El enorme sufrimiento causado con sus injerencias no les importa lo más mínimo, ni tampoco el sufrimiento que pueden causar a partir de ahora. La idea que acarician, ya sea por ingenuidad o por ambiciones hegemónicas, es establecer en Siria una democracia liberal que sirva de modelo a la región, con la inversión de miles de millones de dólares para la reconstrucción que ahora niegan a Assad: es decir, exactamente las mismas promesas que hicieron a Irak, país que ya goza de una vibrante democracia y de gran bienestar gracias a George Bush y sus aliados occidentales, y donde todos cenan perdices escabechadas por la noche.
Si acepta ese viejo juego, Putin podría tener la última palabra. No está claro que el presidente ruso vaya a aceptarlo, entre otras cosas porque acabaría con la presencia de Rusia en Siria, y porque va en contra de los intereses regionales de Moscú. Crear en la zona otro país fallido al lado de Irak no redundaría en beneficio de Rusia y sí en beneficio de las potencias occidentales.
Aunque el portavoz del Kremlin Dmitry Peskov ha negado que Putin esté descontento con la resistencia de Assad a alcanzar un compromiso con la oposición, en varios medios moscovitas se dice lo contrario, sin aportar pruebas sólidas que lo demuestren.
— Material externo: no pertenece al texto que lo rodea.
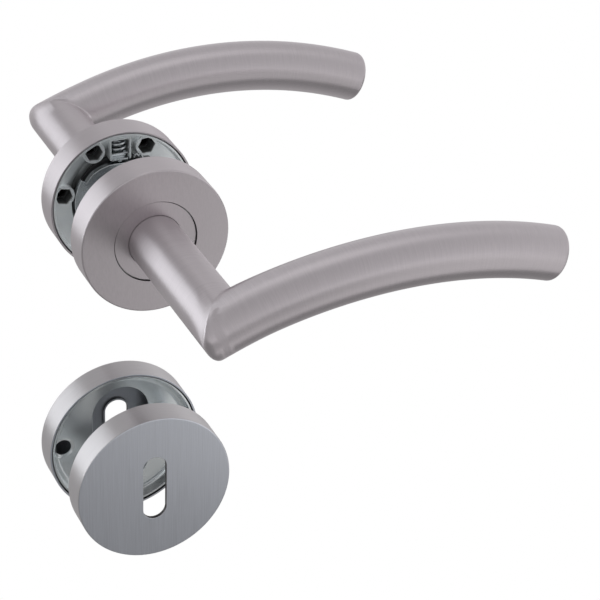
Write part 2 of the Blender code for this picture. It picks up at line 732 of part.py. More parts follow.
def make_escutcheon_fixing(parent):
    """Small bolt and flanged sleeve through the right-hand holes of the two plates."""
    place = (PLATE_HOLE_OFFSET, 0, 0)
    behind = DOOR_GAP / 2 + PLATE_FLOOR + PLATE_THICKNESS + CLEARANCE
    end = behind + CLEARANCE
    make_bolt("escutcheon_bolt", -behind, end, SMALL_BOLT_RADIUS, WIDE_HEAD_RADIUS, parent, place)
    start = -DOOR_GAP / 2 - PLATE_FLOOR + CLEARANCE
    bore = SMALL_BOLT_RADIUS + CLEARANCE
    shape = bmesh.new()
    profile = [
        (bore, start),
        (SMALL_SLEEVE_RADIUS, start),
        (SMALL_SLEEVE_RADIUS, behind),
        (WIDE_HEAD_RADIUS, behind),
        (WIDE_HEAD_RADIUS, behind + BOLT_HEAD_THICKNESS),
        (bore, behind + BOLT_HEAD_THICKNESS),
    ]
    add_tube(shape, profile, 1, SMALL_STEPS)
    solid("escutcheon_sleeve", shape, bpy.data.materials["bright_steel"], parent, place)


def make_materials():
    metal("satin_steel", (0.62, 0.58, 0.57), 0.35)
    metal("cool_steel", (0.55, 0.57, 0.60), 0.35)
    metal("zinc", (0.60, 0.64, 0.66), 0.28)
    metal("dark_steel", (0.30, 0.31, 0.33), 0.40)
    metal("bright_steel", (0.72, 0.74, 0.76), 0.22)
    metal("nylon", (0.035, 0.035, 0.037), 0.5, metallic=0.0)
    metal("tool", (0.8, 0.2, 0.2), 0.5, metallic=0.0)


def make_side(prefix, side):
    """Everything on one side of the door: rose, lever, its return springs and escutcheon."""
    face = side * DOOR_GAP / 2
    rose = empty(prefix + "_rose_axis", (0, face, 0))
    make_rose_cover(prefix, side, rose)
    make_base(prefix, side, rose)
    make_bush(prefix, side, rose)
    make_clip(prefix, side, rose)
    for up in (1, -1):
        make_plunger(prefix, side, rose, up)

    lever = empty(prefix + "_lever_axis", (0, face, 0))
    grub_tool = make_grub(prefix, side, lever)
    make_collar(prefix, side, lever)
    make_neck(prefix, side, lever, grub_tool)
    make_grip(prefix, side, lever)
    make_hub(prefix, side, lever, grub_tool)
    make_rotor(prefix, side, lever)

    escutcheon = empty(prefix + "_escutcheon_axis", (0, face, -ESCUTCHEON_DROP))
    make_escutcheon_cover(prefix, side, escutcheon)
    make_escutcheon_base(prefix, side, escutcheon)


def main():
    clear_scene()
    make_materials()
    make_side("front", -1)
    make_side("back", 1)
    spindle_axis = empty("spindle_axis", (0, 0, 0))
    make_spindle(spindle_axis)
    for number, angle in enumerate(ROSE_BOLT_ANGLES, 1):
        make_rose_fixing(number, angle, spindle_axis)
    keyhole_axis = empty("keyhole_axis", (0, 0, -ESCUTCHEON_DROP))
    make_escutcheon_fixing(keyhole_axis)


main()
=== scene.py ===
"""The looks of a pair of lever handles on round roses, with a pair of keyhole escutcheons.

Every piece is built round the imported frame, in its axes: the origin lies on the spindle's
axis, half way through the door, +X runs along the grips, +Y to the back of the door, +Z up.
Each side of the door has its own sign, -1 for the front and +1 for the back, and a depth is
measured from that face of the door outwards.
"""

import math

import bmesh
import bpy
from mathutils import Matrix, Vector


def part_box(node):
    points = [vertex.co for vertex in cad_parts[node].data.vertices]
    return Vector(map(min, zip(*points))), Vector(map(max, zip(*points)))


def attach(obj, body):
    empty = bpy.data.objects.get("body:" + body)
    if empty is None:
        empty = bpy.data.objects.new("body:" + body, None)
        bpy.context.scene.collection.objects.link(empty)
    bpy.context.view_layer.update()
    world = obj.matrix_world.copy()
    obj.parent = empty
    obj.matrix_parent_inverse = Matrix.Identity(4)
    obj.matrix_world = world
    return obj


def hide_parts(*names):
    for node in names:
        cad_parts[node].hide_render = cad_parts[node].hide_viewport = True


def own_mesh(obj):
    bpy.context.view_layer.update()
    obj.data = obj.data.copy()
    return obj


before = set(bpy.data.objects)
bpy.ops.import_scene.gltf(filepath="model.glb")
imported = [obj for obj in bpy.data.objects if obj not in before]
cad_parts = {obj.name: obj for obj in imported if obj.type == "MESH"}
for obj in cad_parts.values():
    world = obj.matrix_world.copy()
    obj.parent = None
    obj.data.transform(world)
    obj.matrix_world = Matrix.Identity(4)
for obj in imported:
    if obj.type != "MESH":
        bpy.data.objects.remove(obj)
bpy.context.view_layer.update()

MM = 0.001
SIDES = {"front": -1, "back": 1}


def depths(node):
    """Where a piece starts and ends, as depths from the door's back face."""
    low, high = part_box(node)
    return low.y - DOOR_FACE, high.y - DOOR_FACE


# Sizes read from the frame
DOOR_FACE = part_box("back_rose_cover")[0].y
ROSE_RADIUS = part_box("back_rose_cover")[1].x
ROSE_DEPTH = depths("back_rose_cover")[1]
ESCUTCHEON_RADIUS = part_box("back_escutcheon_cover")[1].x
ESCUTCHEON_DEPTH = depths("back_escutcheon_cover")[1]
ESCUTCHEON_Z = sum(corner.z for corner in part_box("back_escutcheon_cover")) / 2
COLLAR_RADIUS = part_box("back_collar_ring")[1].x
COLLAR_FACE = depths("back_collar_ring")[0]
TUBE_RADIUS = -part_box("back_neck_tube")[0].x
NECK_START = depths("back_neck_tube")[0]
BASE_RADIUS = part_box("back_mounting_base")[1].x
BASE_RIM, BASE_BACK = depths("back_mounting_base")
BUSH_FLANGE_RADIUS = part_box("back_bearing_bush")[1].x
BUSH_FLANGE_FACE = depths("back_bearing_bush")[0]
HUB_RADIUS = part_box("back_spindle_hub")[1].x
HUB_SQUARE_END, HUB_END = depths("back_spindle_hub")
ROTOR_FACE, ROTOR_BACK = depths("back_rotor")
RING_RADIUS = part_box("back_retaining_ring")[1].x
RING_FACE, RING_BACK = depths("back_retaining_ring")
PLUNGER_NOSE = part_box("back_upper_plunger")[0].z
PLUNGER_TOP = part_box("back_upper_plunger")[1].z
PLUNGER_HALF_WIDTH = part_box("back_upper_plunger")[1].x
PLUNGER_FACE, PLUNGER_BACK = depths("back_upper_plunger")
SPINDLE_HALF_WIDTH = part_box("spindle")[1].x
PLATE_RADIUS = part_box("back_escutcheon_base")[1].x
PLATE_RIM, PLATE_BACK = depths("back_escutcheon_base")

# Details of the lever
NECK_LENGTH = 60.4 * MM
NECK_END = ROSE_DEPTH + NECK_LENGTH
TUBE_WALL = 1.5 * MM
GRIP_REACH = 121.2 * MM
GRIP_RISE = 11.3 * MM
GRIP_END_RISE = 2.2 * MM
GRIP_SWAY = 2.1 * MM
GRIP_LEAN = 3.2 * MM
SWAY_EASE = 0.05
GRIP_CHORD = math.hypot(GRIP_REACH, GRIP_END_RISE)
GRIP_ARC_RADIUS = ((GRIP_CHORD / 2) ** 2 + GRIP_RISE ** 2) / (2 * GRIP_RISE)
GRIP_HALF_ANGLE = math.asin(GRIP_CHORD / 2 / GRIP_ARC_RADIUS)
GRIP_START_ANGLE = GRIP_HALF_ANGLE + math.atan2(GRIP_END_RISE, GRIP_REACH)
GRIP_LENGTH = 2 * GRIP_HALF_ANGLE * GRIP_ARC_RADIUS
MITRE_ROUNDING = 0.4 * MM
MITRE_OUTER_ROUNDING = 2.4 * MM
MITRE_INNER_ROUNDING = 0.8 * MM
MITRE_EASE = 15 * MM
END_ROUNDING = 1.7 * MM
GRUB_DEPTH = 17.0 * MM
GRUB_RADIUS = 2.5 * MM
GRUB_KEY_FLATS = 2.5 * MM
GRUB_THREADS = 5

# Details of the covers
COVER_WALL = 0.8 * MM
COVER_EDGE = 0.55 * MM
COLLAR_SINK = 0.55 * MM
RIM_EDGE = 0.2 * MM
FINE_EDGE = 0.15 * MM
KEYHOLE_WIDTH = 8.9 * MM
KEYHOLE_HEIGHT = 26.3 * MM
KEYHOLE_DEPTH = 1.6 * MM
KEYHOLE_RIM = 0.7 * MM
KEYHOLE_LIP = 0.14 * MM
CLEARANCE = 0.3 * MM

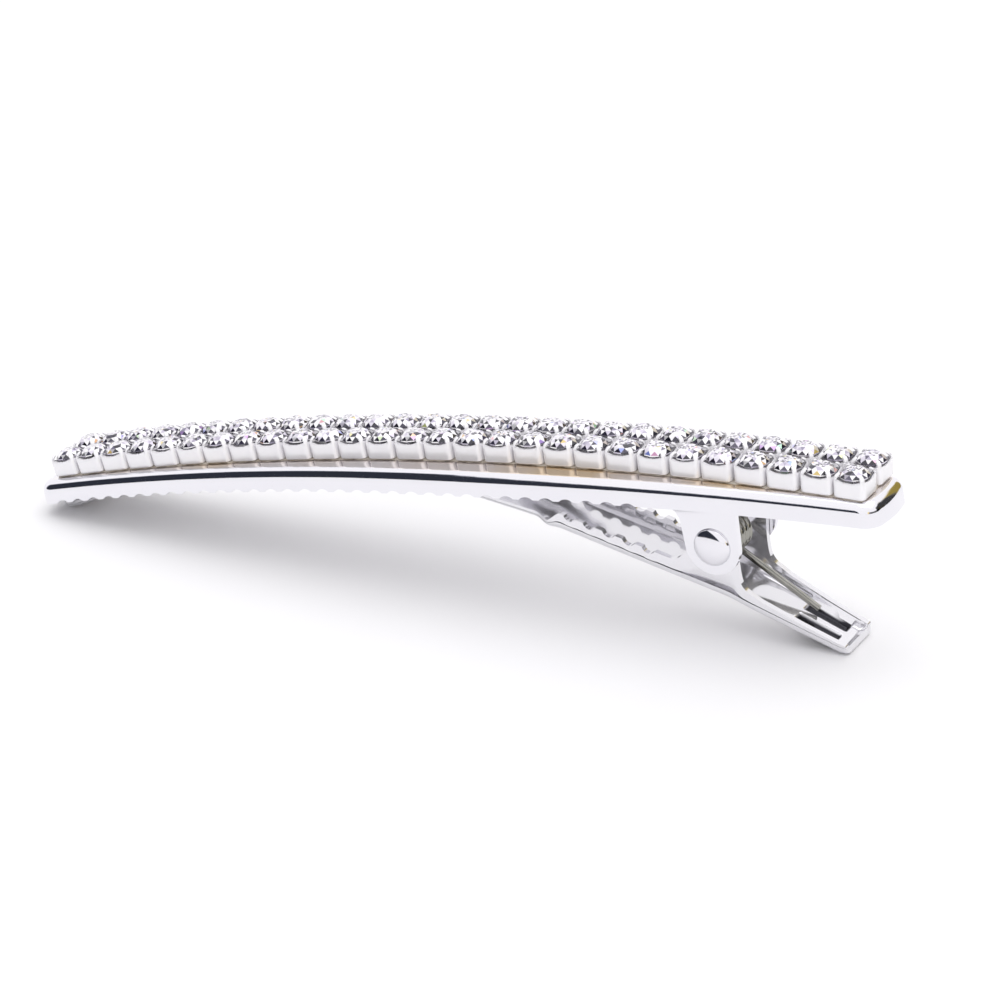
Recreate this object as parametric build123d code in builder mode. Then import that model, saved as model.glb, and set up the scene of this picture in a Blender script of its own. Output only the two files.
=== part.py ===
from build123d import *
import os
from math import asin, atan2, cos, degrees, hypot, radians, sin

# A sprung hair clip dressed with two rows of crystals, lying on a table on its
# tip and on the end of its thumb tab. Millimetres, +Z up, the table at Z = 0,
# the thumb tab towards +X and the tip towards -X.

# overall
clip_tilt = 7.7            # slope of the strap when the clip lies on the table, degrees
strap_x = -0.19           # where the middle of the strap's top stands
strap_z = 9.833
arch_radius = 268.0        # lengthwise arch of the strap
sheet = 0.45               # thickness of the plated steel sheet

# strap
strap_left = -36.2
strap_right = 35.6
flange = 1.75              # depth of the turned-down edge
shoulder = 0.8
end_corner = 1.25          # corners of the strap's plan, rounded
tooth_pitch = 1.6
tooth_radius = 0.8         # round notches between the strap's teeth
tooth_rise = 0.22          # how far they cut in
jaw_tooth_radius = 0.55
jaw_tooth_rise = 0.32

# crystals
stone_count = 28
stone_pitch = 2.5
row_spacing = 2.8
glue = 0.1
cup_size = 2.36
cup_inside = 2.04
cup_wall_top = 1.3
cup_floor = 0.25
stone_radius = 1.1
girdle_level = 1.39
girdle_height = 0.08
crown_height = 0.46
pavilion_depth = 0.85

# pivot and spring
pivot_u = 22.9
pivot_w = -5.7
pin_radius = 0.6
lever_half = 2.65
tab_half = 2.1             # the thumb tab narrows towards its end
lug_gap = 0.06
lug_inner = lever_half + lug_gap
lug_outer = lug_inner + sheet
lug_radius = 2.1
head_radius = 1.45
head_height = 0.5
wire = 0.25
coil_radius = 1.25
coil_turns_start = -1.88
coil_pitch = 0.56

os.makedirs("parts", exist_ok=True)

tilt = radians(clip_tilt)
along = (cos(tilt), 0, sin(tilt))
upward = (-sin(tilt), 0, cos(tilt))

# the clip's own side view: first axis along the strap, second axis out of its top
side = Plane(origin=(strap_x, 0, strap_z), x_dir=along, z_dir=(0, -1, 0))
# the clip's own plan view, level with the middle of the strap's top
plan = Plane(origin=(strap_x, 0, strap_z), x_dir=along, z_dir=upward)


def seat(distance, across, height):
    """Plane on the arched strap, a distance along it, with a height above it."""
    lean = tilt - distance / arch_radius
    out = (-sin(lean), 0, cos(lean))
    reach = arch_radius + height
    origin = (
        strap_x + arch_radius * sin(tilt) + reach * out[0],
        across,
        strap_z - arch_radius * cos(tilt) + reach * out[2],
    )
    return Plane(origin=origin, x_dir=(cos(lean), 0, sin(lean)), z_dir=out)


def arch_drop(distance):
    """How far the strap's top lies below its middle."""
    return arch_radius * (cos(asin(distance / arch_radius)) - 1)


def strap_outline(inset):
    """Plan of the strap: widest near its middle, narrower at both ends."""
    left = strap_left + inset
    right = strap_right - inset
    widths = [(left, 3.5), (-28, 3.8), (-19, 4.1), (-10, 4.4), (-1, 4.68), (4, 4.76)]
    widths += [(11, 4.62), (18, 4.26), (25, 3.78), (31, 3.3), (right, 2.9)]
    return [(u, half - inset) for u, half in widths]


def strap_face(inset):
    """Flat face with the strap's plan outline, its long sides smooth curves."""
    high = strap_outline(inset)
    low = [(u, -half) for u, half in high]
    bow = 0.15
    edges = [
        Spline(*low, mode=Mode.PRIVATE),
        Spline(*high, mode=Mode.PRIVATE),
        ThreePointArc(low[0], (low[0][0] - bow, 0), high[0], mode=Mode.PRIVATE),
        ThreePointArc(low[-1], (low[-1][0] + bow, 0), high[-1], mode=Mode.PRIVATE),
    ]
    return make_face(edges, mode=Mode.PRIVATE)


def arch_face(drop_left, drop_middle, drop_right, top):
    """Side view of the strap: an arched band."""
    end = arch_drop(39.0)
    edges = [
        ThreePointArc((-39, end - top), (0, -top), (39, end - top), mode=Mode.PRIVATE),
        ThreePointArc(
            (-39, end - drop_left), (0, -drop_middle), (39, end - drop_right), mode=Mode.PRIVATE
        ),
        Line((-39, end - top), (-39, end - drop_left), mode=Mode.PRIVATE),
        Line((39, end - top), (39, end - drop_right), mode=Mode.PRIVATE),
    ]
    return make_face(edges, mode=Mode.PRIVATE)


strap_plan_outer = strap_face(0)
strap_plan_inner = strap_face(sheet)
strap_side_outer = arch_face(flange, flange, flange, 0)
strap_side_inner = arch_face(8, 8, 8, sheet)
glue_side = arch_face(0, 0, 0, -glue)

# the space inside the strap's channel
with BuildPart() as channel:
    with BuildSketch(plan.offset(-12)):
        add(strap_plan_inner)
    extrude(amount=14)
    with BuildSketch(side):
        add(strap_side_inner)
    extrude(amount=20, both=True, mode=Mode.INTERSECT)
    corners = channel.edges().filter_by(Axis(plan.origin, plan.z_dir))
    fillet(corners, radius=end_corner - sheet)
    top_face = channel.faces().sort_by(Axis(plan.origin, plan.z_dir))[-1]
    fillet(top_face.edges(), radius=shoulder - sheet)

# one pivot lug, bent in from the flange and down beside the lever
with BuildPart() as lug:
    across_view = Plane(origin=plan.origin, x_dir=(0, 1, 0), z_dir=along)
    with BuildSketch(across_view.offset(18)):
        with BuildLine():
            Polyline(
                (3.7, -2.05),
                (3.7, -2.5),
                (lug_outer, -3.1),
                (lug_outer, -9.0),
                (lug_inner, -9.0),
                (lug_inner, -2.95),
                (3.25, -2.35),
                (3.25, -2.05),
                close=True,
            )
        make_face()
    extrude(amount=10)
    with BuildSketch(side):
        with Locations((pivot_u, pivot_w)):
            Circle(lug_radius)
        with BuildLine():
            Polyline(
                (19.6, 0),
                (20.1, -2.4),
                (20.75, -3.6),
                (pivot_u - lug_radius, pivot_w),
                (pivot_u + lug_radius, pivot_w),
                (25.1, -3.4),
                (25.5, -2.2),
                (26.0, 0),
                close=True,
            )
        make_face()
    extrude(amount=20, both=True, mode=Mode.INTERSECT)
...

Un reciente artículo en la Agencia de Noticias Federal de Moscú, a quien algunos analistas vinculan con el Kremlin, decía que Assad es corrupto y que no cuenta con un apoyo mayoritario entre su pueblo. El artículo fue recogido por varios medios pero pronto desapareció de la página de la agencia, una indicación de que probablemente no fue del agrado del Kremlin.
Días después, apareció otro artículo crítico con Assad en un grupo de presión vinculado al Kremlin, el Consejo Ruso para Asuntos Internacionales, donde se afirmaba que el gobierno de Damasco no tenía una política de futuro y no era flexible con la oposición. Tanto uno como otro artículo se interpretan en Occidente como indicaciones de un posible descontento de Putin.
En cualquier caso, los dos presidentes, Putin y Assad, se hallan hundidos en un pantano y a corto o medio plazo no se vislumbra que vayan a salir a flote. Esto significa sobre todo que los sirios van a seguir viviendo en una economía de guerra en la que no entrará dinero y por lo tanto no se producirá la urgente reconstrucción que necesita el país.
Además, si Putin arroja al líder de Damasco a los leones, la posición rusa en Oriente Próximo sufrirá las consecuencias y se iniciará un periodo de grandes incertidumbres, máxime si se tiene en cuenta que la “oposición” moderada son cuatro gatos mal contados, aunque cuenten con el apoyo incondicional de Occidente para establecer una “democracia liberal modélica” que parece una utopía irrealizable, directamente un delirio.
Por otra parte, si es cierto que Putin está presionando a Siria, también podría ser para que Assad adoptara algunas decisiones puramente cosméticas que le permitieran al presidente ruso decir a Occidente que se han hecho las concesiones razonables que podían hacerse, y hasta ahí hemos llegado. En esta lectura quedaría claro que Putin no quiere ni puede abandonar a su aliado sencillamente porque no existe ninguna alternativa viable a Assad.